### Data supplied

# # # #

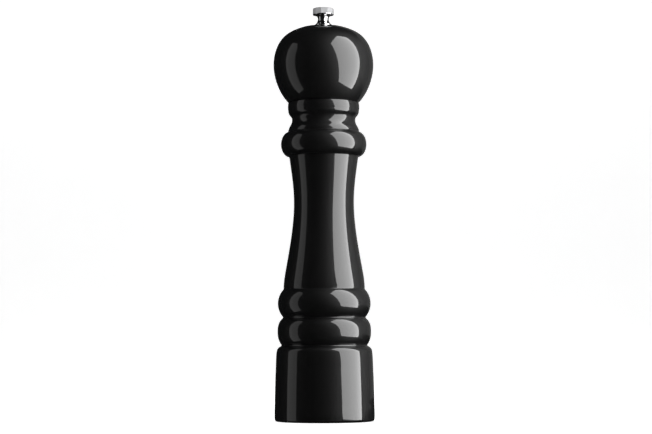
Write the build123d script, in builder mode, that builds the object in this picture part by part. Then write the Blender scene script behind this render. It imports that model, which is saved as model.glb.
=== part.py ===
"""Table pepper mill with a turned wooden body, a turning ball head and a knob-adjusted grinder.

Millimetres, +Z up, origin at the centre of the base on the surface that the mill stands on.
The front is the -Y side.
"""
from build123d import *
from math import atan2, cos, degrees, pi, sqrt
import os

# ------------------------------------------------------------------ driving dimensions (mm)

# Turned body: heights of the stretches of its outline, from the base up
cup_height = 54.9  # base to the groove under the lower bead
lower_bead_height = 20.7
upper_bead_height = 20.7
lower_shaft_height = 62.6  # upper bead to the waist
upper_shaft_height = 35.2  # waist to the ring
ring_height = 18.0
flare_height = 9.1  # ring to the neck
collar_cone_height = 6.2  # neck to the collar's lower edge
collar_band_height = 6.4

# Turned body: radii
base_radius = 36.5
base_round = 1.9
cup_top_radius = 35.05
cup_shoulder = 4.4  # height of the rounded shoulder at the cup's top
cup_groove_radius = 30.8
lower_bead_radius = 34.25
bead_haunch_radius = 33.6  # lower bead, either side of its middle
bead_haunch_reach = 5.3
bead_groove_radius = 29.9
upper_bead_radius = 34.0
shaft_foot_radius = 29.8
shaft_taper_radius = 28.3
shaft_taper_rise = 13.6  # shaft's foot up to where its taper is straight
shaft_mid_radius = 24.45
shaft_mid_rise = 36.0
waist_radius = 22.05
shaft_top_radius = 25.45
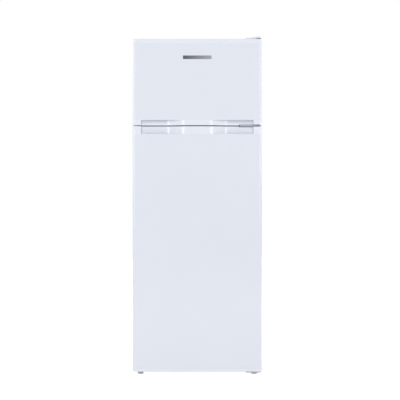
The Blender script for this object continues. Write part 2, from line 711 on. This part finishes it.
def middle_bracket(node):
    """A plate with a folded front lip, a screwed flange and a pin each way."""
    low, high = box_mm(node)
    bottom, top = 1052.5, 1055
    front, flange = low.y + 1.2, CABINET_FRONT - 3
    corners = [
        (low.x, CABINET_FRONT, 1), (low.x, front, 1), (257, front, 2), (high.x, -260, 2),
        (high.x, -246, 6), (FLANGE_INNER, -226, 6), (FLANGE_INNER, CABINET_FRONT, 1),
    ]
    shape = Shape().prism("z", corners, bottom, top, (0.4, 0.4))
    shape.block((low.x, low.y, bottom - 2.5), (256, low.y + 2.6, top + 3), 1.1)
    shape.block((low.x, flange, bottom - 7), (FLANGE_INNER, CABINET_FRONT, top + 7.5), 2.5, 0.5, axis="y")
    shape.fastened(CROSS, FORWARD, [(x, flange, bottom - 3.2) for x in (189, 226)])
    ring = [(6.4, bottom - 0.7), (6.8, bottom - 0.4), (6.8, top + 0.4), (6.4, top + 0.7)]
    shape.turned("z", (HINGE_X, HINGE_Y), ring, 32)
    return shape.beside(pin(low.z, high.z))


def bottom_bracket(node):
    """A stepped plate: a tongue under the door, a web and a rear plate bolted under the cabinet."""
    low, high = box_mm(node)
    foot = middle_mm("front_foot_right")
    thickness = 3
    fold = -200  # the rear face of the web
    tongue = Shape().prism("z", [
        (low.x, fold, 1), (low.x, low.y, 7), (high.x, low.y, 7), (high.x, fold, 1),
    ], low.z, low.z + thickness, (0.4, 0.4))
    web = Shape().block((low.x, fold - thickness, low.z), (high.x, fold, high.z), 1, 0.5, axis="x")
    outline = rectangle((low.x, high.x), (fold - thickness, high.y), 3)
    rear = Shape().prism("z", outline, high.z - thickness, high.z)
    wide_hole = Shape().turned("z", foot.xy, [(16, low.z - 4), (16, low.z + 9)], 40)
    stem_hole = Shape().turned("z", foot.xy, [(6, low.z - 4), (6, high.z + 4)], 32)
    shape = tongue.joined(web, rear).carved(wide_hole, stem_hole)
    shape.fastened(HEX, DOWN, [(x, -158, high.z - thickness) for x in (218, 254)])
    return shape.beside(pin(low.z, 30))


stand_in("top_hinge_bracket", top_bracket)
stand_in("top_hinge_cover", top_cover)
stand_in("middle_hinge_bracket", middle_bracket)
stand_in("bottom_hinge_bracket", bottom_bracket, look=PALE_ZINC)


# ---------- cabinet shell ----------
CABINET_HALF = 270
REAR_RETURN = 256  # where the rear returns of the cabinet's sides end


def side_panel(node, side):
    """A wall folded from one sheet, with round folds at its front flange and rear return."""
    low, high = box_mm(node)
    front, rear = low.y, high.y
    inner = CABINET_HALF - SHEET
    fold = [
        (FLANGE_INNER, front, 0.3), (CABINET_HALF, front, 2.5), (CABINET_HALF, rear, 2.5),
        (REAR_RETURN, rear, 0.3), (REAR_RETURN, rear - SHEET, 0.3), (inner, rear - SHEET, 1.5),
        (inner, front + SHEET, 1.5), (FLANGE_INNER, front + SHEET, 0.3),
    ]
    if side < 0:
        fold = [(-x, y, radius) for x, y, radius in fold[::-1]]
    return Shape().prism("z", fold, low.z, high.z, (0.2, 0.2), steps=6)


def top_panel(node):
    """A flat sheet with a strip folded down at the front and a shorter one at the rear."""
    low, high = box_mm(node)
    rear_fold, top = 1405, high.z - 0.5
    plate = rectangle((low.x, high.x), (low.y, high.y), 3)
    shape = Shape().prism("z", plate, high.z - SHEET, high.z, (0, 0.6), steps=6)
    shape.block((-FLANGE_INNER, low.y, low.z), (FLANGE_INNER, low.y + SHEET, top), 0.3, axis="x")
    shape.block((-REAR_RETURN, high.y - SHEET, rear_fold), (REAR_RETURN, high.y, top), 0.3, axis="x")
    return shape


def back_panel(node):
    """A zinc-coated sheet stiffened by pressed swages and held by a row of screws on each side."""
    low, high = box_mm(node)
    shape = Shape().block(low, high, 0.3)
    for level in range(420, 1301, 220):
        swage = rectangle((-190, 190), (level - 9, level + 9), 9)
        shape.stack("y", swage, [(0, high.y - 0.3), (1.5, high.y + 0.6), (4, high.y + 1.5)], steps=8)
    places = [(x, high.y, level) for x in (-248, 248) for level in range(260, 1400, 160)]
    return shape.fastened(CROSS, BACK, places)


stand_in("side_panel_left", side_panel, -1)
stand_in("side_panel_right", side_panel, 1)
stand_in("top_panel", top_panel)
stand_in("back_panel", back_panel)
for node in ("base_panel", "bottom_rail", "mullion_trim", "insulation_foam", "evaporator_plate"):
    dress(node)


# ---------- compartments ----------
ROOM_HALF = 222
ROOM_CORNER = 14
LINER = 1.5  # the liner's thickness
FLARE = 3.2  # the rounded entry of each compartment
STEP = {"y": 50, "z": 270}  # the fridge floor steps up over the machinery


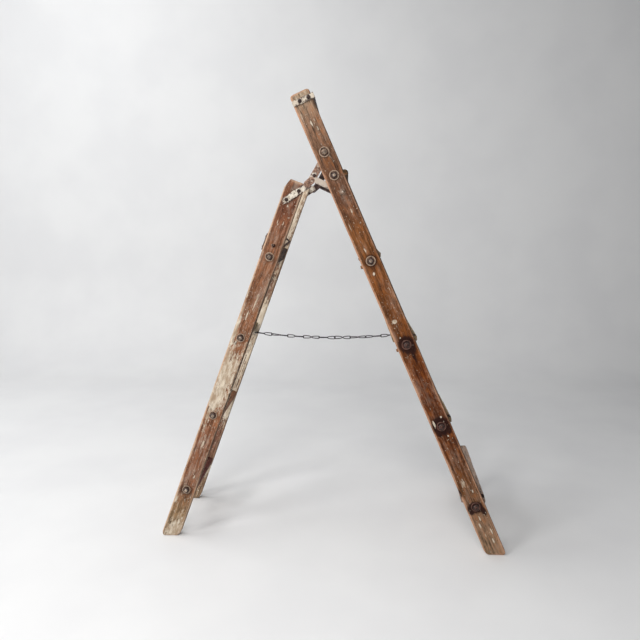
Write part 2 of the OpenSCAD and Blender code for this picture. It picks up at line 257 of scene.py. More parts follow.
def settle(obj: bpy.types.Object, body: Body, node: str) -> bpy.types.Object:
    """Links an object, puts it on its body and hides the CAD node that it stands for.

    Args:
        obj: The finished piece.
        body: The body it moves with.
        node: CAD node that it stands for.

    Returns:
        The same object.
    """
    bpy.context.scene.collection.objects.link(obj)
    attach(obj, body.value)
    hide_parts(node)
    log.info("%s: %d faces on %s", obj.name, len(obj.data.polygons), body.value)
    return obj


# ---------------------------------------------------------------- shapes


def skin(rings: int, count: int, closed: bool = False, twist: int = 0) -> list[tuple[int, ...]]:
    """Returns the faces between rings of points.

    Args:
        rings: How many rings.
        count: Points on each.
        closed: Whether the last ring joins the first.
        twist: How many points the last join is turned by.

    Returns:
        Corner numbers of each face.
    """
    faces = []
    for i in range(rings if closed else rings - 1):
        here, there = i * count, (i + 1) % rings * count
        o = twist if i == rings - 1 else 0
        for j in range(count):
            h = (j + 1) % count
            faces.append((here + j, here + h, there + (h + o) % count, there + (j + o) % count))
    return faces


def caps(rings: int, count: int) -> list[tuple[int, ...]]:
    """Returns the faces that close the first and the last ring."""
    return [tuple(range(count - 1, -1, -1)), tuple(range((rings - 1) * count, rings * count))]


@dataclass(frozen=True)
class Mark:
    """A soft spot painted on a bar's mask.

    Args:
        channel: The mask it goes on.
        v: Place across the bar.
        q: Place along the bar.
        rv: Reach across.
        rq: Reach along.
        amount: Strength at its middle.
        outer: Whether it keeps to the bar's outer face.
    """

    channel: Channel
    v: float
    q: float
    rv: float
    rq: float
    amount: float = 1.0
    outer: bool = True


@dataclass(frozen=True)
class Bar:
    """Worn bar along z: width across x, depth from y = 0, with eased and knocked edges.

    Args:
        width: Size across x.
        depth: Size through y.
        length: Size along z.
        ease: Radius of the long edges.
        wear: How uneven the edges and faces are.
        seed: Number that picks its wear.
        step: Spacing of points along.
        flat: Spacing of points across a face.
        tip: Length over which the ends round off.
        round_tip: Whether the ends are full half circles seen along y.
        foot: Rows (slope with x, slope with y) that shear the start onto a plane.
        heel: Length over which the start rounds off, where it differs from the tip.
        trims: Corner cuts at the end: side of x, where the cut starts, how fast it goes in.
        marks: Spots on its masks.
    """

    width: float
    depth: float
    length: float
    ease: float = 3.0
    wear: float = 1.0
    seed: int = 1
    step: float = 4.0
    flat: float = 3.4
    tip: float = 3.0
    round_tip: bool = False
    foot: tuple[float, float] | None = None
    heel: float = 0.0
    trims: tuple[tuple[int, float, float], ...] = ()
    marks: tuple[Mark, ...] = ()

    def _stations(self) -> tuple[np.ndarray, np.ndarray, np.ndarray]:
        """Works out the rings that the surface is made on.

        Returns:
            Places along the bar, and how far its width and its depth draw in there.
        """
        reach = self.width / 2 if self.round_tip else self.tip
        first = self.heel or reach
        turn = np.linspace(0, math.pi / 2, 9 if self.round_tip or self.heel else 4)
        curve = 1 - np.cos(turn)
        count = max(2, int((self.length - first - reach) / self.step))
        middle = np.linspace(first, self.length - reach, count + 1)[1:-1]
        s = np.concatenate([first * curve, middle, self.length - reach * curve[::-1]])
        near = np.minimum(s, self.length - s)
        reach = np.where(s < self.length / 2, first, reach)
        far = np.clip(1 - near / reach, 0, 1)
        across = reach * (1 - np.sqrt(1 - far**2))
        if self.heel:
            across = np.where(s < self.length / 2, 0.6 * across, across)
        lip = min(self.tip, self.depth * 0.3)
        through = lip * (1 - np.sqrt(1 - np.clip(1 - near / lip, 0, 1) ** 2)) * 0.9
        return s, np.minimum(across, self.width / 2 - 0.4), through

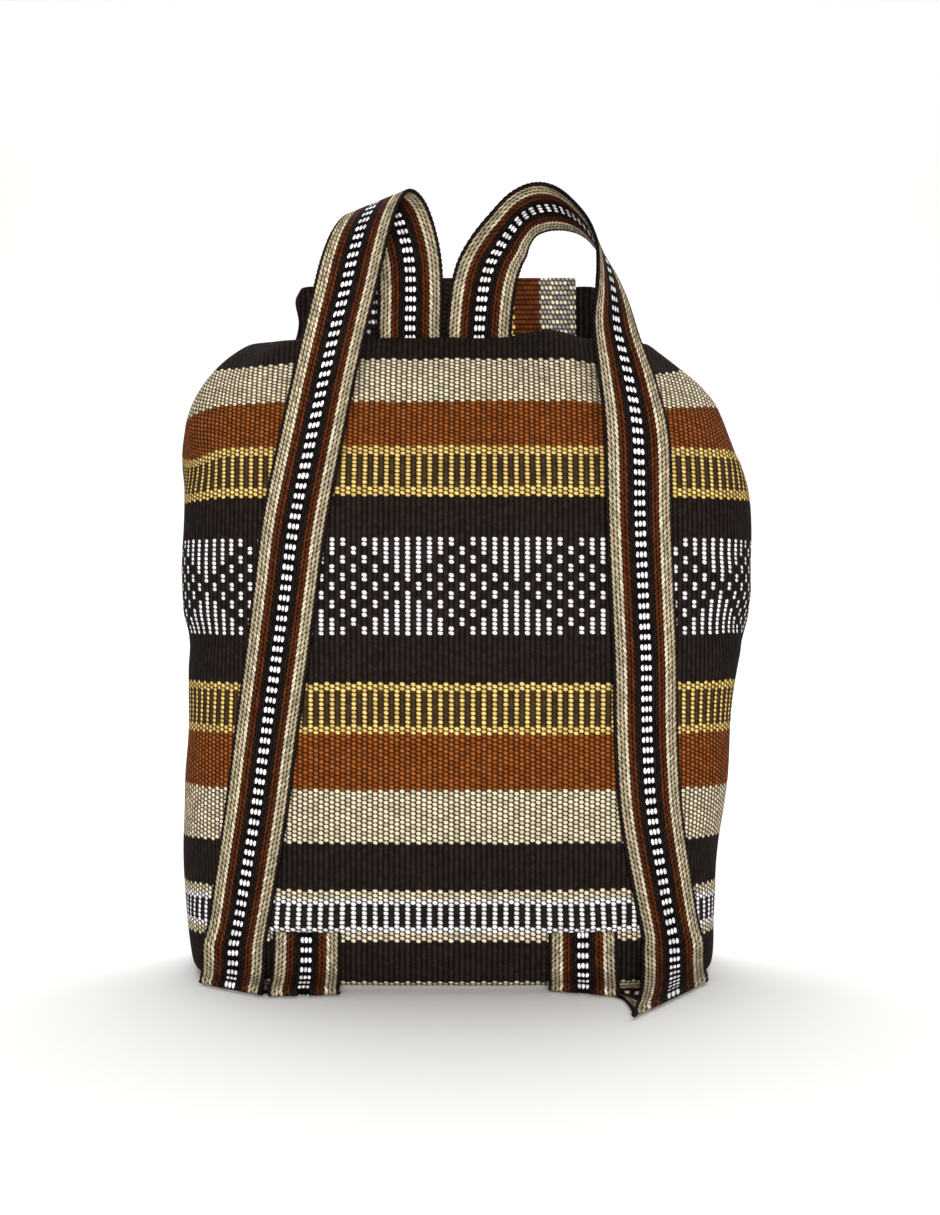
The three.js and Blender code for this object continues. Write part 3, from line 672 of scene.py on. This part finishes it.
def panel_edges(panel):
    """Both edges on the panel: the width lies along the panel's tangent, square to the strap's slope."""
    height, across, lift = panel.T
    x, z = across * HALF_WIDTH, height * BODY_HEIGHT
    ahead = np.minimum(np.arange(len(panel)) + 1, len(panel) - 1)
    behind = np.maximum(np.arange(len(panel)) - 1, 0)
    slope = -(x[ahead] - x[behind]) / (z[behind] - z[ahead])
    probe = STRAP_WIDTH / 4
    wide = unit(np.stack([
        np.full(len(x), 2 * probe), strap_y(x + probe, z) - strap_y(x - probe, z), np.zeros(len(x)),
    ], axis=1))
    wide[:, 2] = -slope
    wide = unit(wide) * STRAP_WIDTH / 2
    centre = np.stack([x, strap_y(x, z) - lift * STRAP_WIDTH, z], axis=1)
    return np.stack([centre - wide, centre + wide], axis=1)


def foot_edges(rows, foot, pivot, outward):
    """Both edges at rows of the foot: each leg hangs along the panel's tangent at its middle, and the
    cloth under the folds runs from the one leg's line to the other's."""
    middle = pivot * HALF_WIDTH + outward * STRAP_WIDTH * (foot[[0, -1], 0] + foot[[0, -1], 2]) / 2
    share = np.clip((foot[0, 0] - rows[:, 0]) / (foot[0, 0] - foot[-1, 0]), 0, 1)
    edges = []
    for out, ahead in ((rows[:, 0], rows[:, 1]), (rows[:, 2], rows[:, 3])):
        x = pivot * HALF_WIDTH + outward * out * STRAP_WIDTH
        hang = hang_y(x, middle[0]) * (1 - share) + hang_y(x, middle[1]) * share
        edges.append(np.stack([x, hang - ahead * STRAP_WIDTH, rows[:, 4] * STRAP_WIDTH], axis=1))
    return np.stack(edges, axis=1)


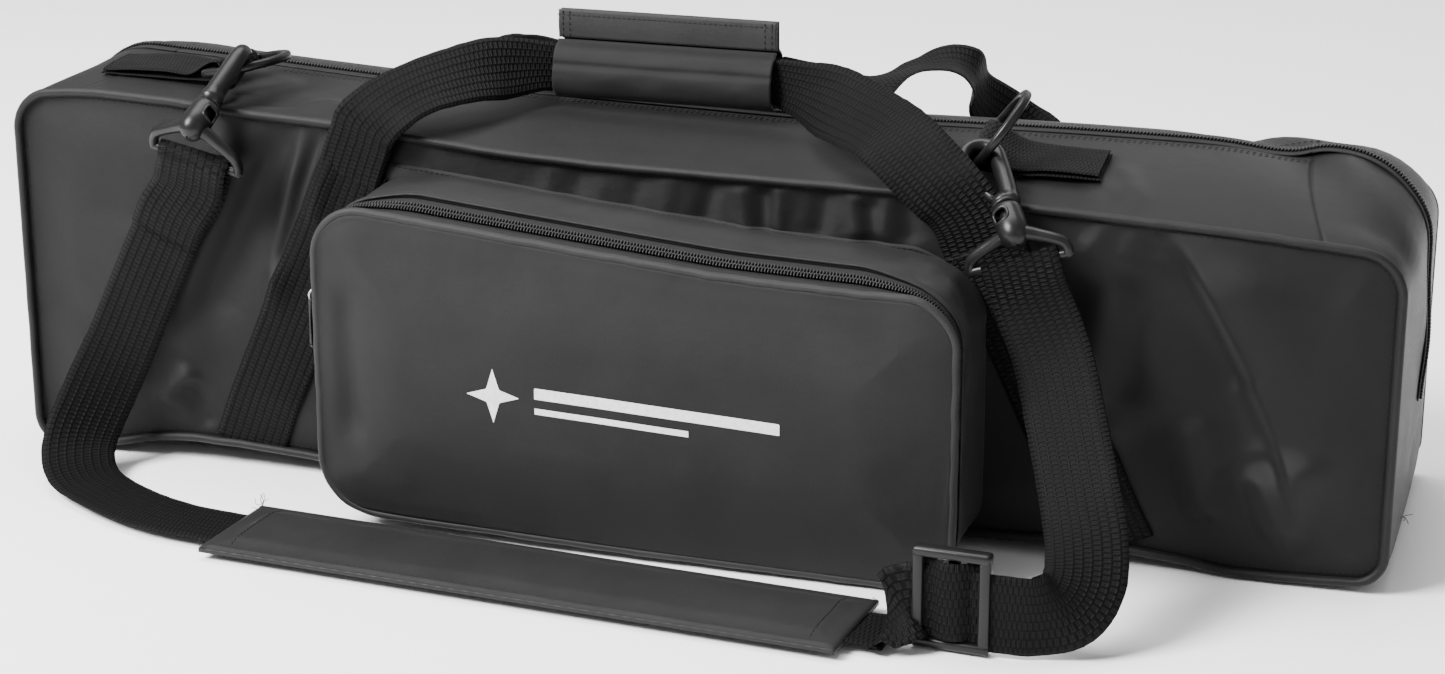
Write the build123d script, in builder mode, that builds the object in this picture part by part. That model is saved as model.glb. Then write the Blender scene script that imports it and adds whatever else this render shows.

# # # #

### To be done
Repeat, character for character, the lines of the material above from the line with "Write part 2 of" through the line with "twist: How many".

### Full answer
Write part 2 of the OpenSCAD and Blender code for this picture. It picks up at line 257 of scene.py. More parts follow.
def settle(obj: bpy.types.Object, body: Body, node: str) -> bpy.types.Object:
    """Links an object, puts it on its body and hides the CAD node that it stands for.

    Args:
        obj: The finished piece.
        body: The body it moves with.
        node: CAD node that it stands for.

    Returns:
        The same object.
    """
    bpy.context.scene.collection.objects.link(obj)
    attach(obj, body.value)
    hide_parts(node)
    log.info("%s: %d faces on %s", obj.name, len(obj.data.polygons), body.value)
    return obj


# ---------------------------------------------------------------- shapes


def skin(rings: int, count: int, closed: bool = False, twist: int = 0) -> list[tuple[int, ...]]:
    """Returns the faces between rings of points.

    Args:
        rings: How many rings.
        count: Points on each.
        closed: Whether the last ring joins the first.
        twist: How many points the last join is turned by.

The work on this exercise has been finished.